Return exactly and only these lines: the first of the listing through the one containing "thin folded blade.".

Raw records.

⟨

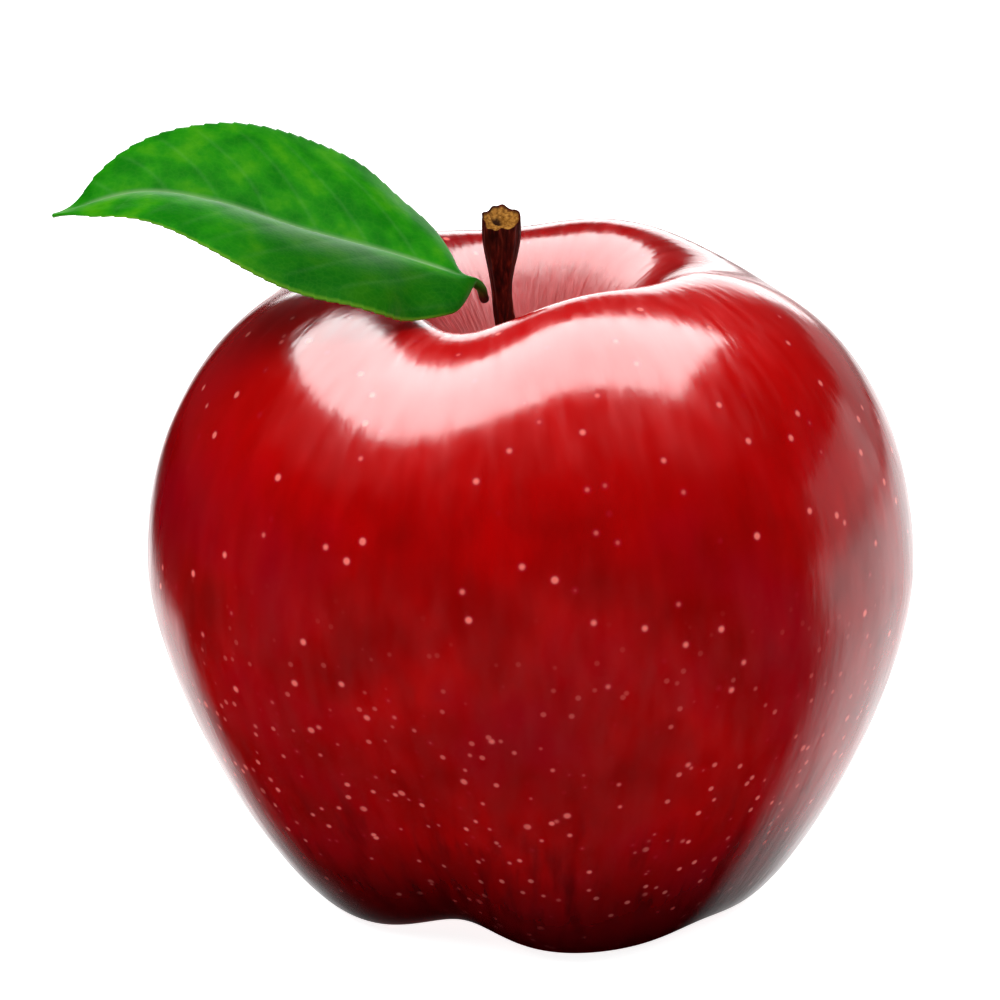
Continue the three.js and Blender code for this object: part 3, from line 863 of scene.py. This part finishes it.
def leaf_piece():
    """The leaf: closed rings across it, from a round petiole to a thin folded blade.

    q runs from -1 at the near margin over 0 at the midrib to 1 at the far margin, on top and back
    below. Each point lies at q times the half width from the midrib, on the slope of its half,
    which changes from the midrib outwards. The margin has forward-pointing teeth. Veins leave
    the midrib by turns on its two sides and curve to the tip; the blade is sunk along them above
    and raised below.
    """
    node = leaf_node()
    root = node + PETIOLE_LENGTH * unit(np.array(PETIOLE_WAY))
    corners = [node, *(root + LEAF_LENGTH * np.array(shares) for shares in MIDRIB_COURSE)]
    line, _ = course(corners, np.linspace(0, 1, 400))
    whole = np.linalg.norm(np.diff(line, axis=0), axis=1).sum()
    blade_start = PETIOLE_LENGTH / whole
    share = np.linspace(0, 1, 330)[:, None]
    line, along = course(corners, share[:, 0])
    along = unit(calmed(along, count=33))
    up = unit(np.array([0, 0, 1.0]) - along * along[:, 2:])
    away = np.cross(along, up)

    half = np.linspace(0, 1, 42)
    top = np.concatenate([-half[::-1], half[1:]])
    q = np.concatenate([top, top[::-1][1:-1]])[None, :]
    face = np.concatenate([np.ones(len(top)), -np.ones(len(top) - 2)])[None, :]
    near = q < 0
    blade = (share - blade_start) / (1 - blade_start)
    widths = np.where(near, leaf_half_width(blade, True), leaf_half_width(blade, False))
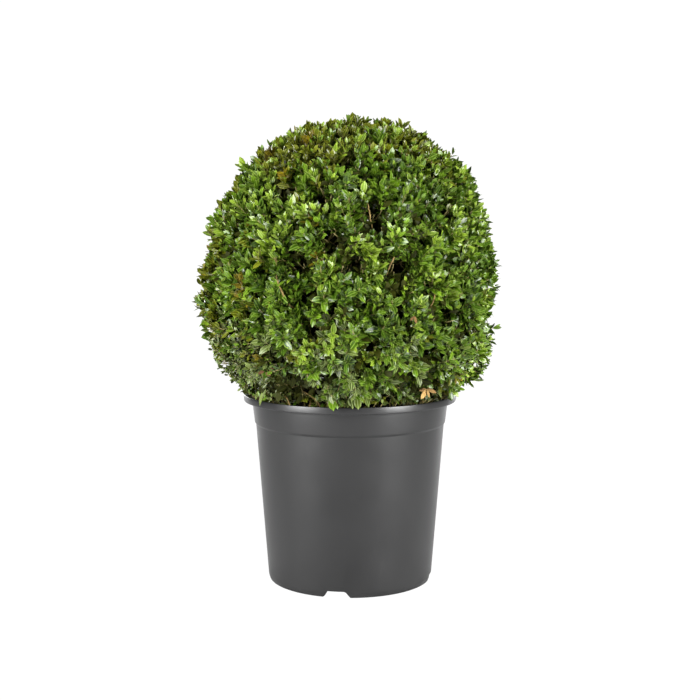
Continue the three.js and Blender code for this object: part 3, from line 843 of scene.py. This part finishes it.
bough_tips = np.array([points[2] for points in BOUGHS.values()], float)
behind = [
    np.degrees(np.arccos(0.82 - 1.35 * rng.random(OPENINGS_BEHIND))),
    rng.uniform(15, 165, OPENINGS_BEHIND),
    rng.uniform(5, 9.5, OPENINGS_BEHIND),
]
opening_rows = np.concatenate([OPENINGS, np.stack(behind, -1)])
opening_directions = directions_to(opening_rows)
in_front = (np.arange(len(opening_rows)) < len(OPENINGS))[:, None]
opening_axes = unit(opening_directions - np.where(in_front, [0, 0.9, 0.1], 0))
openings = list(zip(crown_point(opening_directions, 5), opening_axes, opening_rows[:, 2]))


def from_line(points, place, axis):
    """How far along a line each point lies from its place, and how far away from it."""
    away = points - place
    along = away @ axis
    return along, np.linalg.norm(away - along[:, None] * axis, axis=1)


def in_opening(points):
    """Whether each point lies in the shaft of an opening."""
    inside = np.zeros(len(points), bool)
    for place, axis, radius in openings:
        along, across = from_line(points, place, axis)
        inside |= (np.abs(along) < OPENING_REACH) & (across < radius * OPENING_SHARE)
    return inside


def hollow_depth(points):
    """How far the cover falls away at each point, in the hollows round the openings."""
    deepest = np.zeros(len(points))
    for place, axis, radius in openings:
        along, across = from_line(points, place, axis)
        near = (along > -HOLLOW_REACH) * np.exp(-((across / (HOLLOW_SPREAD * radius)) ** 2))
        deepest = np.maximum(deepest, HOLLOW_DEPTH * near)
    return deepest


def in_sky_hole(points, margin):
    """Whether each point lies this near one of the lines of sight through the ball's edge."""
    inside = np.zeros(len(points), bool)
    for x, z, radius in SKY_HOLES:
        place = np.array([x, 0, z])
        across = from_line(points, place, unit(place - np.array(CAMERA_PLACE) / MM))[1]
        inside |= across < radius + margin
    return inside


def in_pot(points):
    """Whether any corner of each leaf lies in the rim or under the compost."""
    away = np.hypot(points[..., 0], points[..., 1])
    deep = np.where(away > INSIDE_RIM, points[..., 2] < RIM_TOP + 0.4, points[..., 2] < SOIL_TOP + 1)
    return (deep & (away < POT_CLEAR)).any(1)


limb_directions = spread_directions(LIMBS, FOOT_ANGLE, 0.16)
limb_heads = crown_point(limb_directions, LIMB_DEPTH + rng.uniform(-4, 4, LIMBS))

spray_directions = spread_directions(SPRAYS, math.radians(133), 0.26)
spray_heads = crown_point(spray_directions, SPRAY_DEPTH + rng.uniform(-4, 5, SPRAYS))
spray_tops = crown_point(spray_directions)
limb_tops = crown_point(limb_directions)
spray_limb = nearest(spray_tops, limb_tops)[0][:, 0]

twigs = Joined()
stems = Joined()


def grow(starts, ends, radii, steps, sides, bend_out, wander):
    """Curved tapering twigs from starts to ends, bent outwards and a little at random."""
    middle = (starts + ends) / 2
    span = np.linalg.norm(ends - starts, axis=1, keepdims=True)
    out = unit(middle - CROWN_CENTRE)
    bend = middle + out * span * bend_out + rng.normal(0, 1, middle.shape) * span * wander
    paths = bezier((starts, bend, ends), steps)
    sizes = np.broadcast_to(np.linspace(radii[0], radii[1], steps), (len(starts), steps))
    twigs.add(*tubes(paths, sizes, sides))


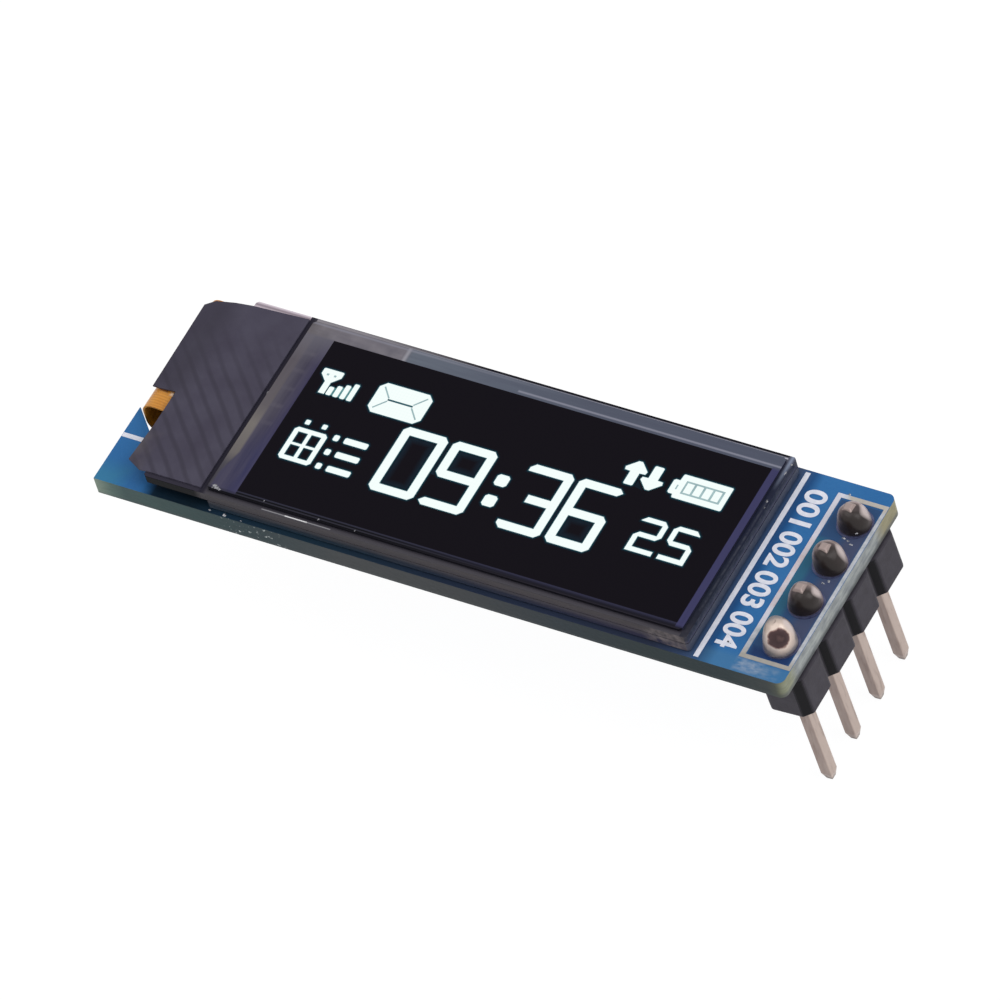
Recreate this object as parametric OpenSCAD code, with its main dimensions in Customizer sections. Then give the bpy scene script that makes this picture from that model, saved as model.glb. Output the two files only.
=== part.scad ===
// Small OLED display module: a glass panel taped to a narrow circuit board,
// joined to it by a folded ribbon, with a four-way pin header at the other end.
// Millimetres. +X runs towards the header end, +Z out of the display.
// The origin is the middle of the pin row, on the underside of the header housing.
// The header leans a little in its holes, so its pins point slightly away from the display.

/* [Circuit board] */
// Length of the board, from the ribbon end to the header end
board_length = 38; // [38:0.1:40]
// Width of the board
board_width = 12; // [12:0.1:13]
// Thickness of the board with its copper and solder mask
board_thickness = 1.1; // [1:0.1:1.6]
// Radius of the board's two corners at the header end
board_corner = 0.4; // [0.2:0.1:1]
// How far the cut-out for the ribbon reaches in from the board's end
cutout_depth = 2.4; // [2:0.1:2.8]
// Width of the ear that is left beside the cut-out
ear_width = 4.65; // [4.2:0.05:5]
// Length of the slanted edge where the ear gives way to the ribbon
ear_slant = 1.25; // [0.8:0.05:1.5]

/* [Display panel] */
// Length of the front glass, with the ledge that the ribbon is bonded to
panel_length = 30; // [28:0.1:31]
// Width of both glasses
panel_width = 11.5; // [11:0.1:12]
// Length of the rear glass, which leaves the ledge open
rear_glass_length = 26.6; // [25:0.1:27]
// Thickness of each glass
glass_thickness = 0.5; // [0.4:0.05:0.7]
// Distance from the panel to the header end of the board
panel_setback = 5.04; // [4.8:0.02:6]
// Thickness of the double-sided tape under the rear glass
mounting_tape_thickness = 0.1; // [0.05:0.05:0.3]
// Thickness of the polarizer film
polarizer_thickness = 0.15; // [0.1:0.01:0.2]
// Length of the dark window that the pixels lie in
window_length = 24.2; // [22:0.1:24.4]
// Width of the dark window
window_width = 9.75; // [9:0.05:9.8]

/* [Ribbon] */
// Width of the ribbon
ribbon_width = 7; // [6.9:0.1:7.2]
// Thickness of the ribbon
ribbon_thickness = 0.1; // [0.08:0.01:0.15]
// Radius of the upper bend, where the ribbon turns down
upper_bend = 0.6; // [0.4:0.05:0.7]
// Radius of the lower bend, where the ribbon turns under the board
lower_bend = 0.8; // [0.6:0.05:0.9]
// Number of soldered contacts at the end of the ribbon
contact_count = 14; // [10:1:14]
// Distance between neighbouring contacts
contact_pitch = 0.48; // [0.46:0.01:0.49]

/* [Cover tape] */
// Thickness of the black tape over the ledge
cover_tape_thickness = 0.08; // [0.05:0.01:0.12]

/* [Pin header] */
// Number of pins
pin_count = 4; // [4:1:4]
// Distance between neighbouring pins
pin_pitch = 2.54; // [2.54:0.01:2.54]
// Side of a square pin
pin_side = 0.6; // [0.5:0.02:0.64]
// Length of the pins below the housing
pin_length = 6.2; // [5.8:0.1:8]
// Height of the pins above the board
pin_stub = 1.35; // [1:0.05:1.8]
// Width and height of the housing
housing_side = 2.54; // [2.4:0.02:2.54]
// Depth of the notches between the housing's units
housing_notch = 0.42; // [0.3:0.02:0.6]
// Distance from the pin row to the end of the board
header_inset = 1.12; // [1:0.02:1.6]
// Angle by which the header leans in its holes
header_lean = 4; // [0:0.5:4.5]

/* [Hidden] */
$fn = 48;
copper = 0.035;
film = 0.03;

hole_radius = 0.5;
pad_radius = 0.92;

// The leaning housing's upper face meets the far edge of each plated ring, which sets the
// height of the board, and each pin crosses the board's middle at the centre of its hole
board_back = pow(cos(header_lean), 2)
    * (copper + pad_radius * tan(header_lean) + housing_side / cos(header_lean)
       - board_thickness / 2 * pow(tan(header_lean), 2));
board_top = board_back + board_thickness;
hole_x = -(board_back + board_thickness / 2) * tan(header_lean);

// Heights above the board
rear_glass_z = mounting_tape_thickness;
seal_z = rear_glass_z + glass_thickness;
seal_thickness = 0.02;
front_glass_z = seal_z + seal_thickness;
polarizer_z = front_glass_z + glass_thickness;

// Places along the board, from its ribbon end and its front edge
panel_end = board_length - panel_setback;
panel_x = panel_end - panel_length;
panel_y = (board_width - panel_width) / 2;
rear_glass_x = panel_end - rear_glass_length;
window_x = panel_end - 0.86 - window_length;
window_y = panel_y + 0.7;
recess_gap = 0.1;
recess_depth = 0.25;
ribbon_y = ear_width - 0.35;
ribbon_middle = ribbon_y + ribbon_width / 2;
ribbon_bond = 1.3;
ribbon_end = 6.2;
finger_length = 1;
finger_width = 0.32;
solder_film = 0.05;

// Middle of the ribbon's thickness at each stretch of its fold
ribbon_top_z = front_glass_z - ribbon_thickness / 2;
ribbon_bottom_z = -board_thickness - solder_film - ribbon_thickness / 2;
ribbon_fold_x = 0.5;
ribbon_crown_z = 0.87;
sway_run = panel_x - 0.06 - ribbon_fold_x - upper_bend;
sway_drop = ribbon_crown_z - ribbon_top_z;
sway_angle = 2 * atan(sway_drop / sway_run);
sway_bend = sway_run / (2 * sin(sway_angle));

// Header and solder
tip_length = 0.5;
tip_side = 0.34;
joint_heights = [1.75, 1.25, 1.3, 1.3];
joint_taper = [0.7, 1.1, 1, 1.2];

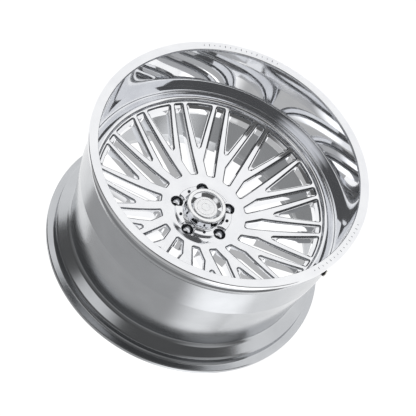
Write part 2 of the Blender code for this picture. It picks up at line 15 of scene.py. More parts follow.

⟩

Final answer.
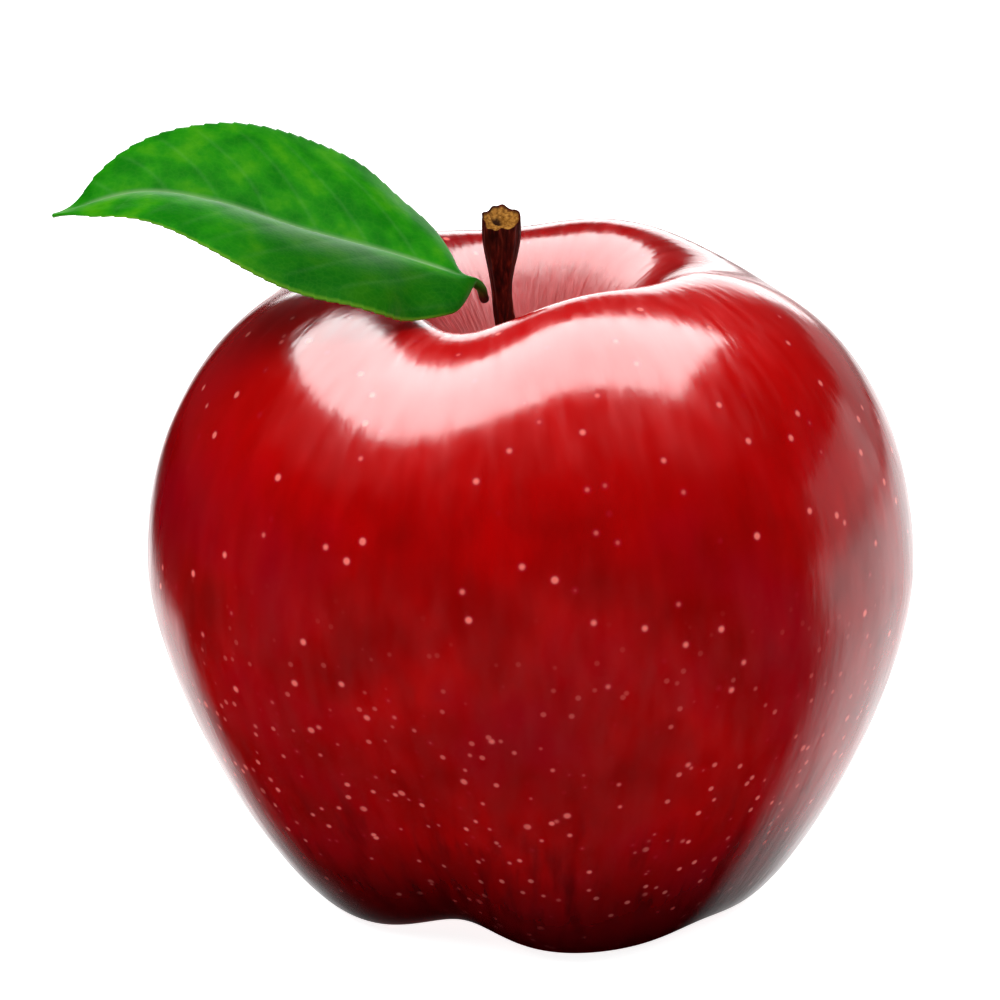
Continue the three.js and Blender code for this object: part 3, from line 863 of scene.py. This part finishes it.
def leaf_piece():
    """The leaf: closed rings across it, from a round petiole to a thin folded blade.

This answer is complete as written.